My daughter won't pay off her share of student loans, she says, until she is 30. She groans at the number she has to pay every month, but if she is lucky and the economy holds up, it might then be the smallest bill on her ledger.

We, her parents, have another five or six years to go, and we are holding our breath.

"If you want to see a motivated worker," my husband says, "take a look at the dad who still has a pile of student loans to pay off."

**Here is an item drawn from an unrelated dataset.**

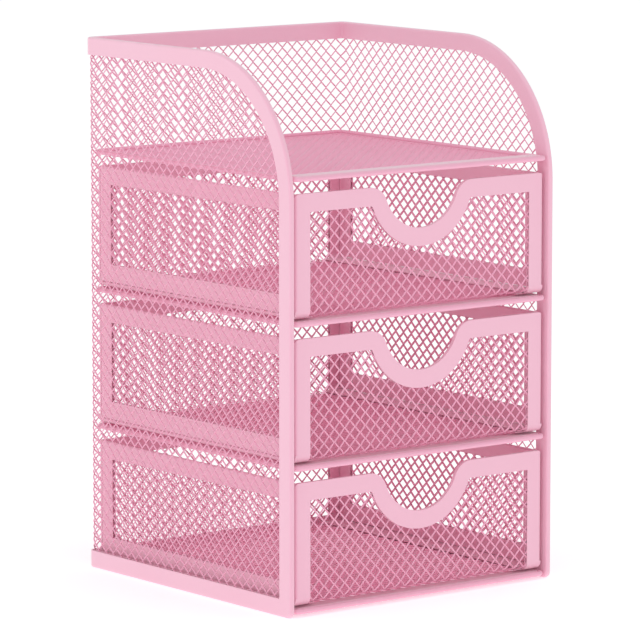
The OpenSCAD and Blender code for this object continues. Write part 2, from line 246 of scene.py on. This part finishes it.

Parents, do the math and make the responsible decision: Don't buy more college than you can afford.
end quote from:http://www.baltimoresun.com/features/bs-gl-reimer-student-loans-20120424,0,1209612.column

You hear this often among parents proud of their children "Nothing's too good for my son or daughter." But if parents and students haven't done their homework so they are more realistic about what jobs actually might be available with what degree from what school, then both students and parents might be surprised when the really great degree from the really great school doesn't bring in the job or the money they expected and both may be saddled with increasing debts. Neither parents nor students want this to happen. But in order to protect both graduates and parents enough research is needed BEFORE their child goes off to whatever College or University it is as to whether what they want to do afterwards is realistic at all in this world era we presently live in.

It really doesn't matter what one could do 10, 20, or 30 years ago. Those times are gone now and we have to deal with how difficult things are right now. Otherwise, it is inevitable that parents and children might be saddled with 20 years of payments that harm both children and parents lives ongoing. And no one wants that.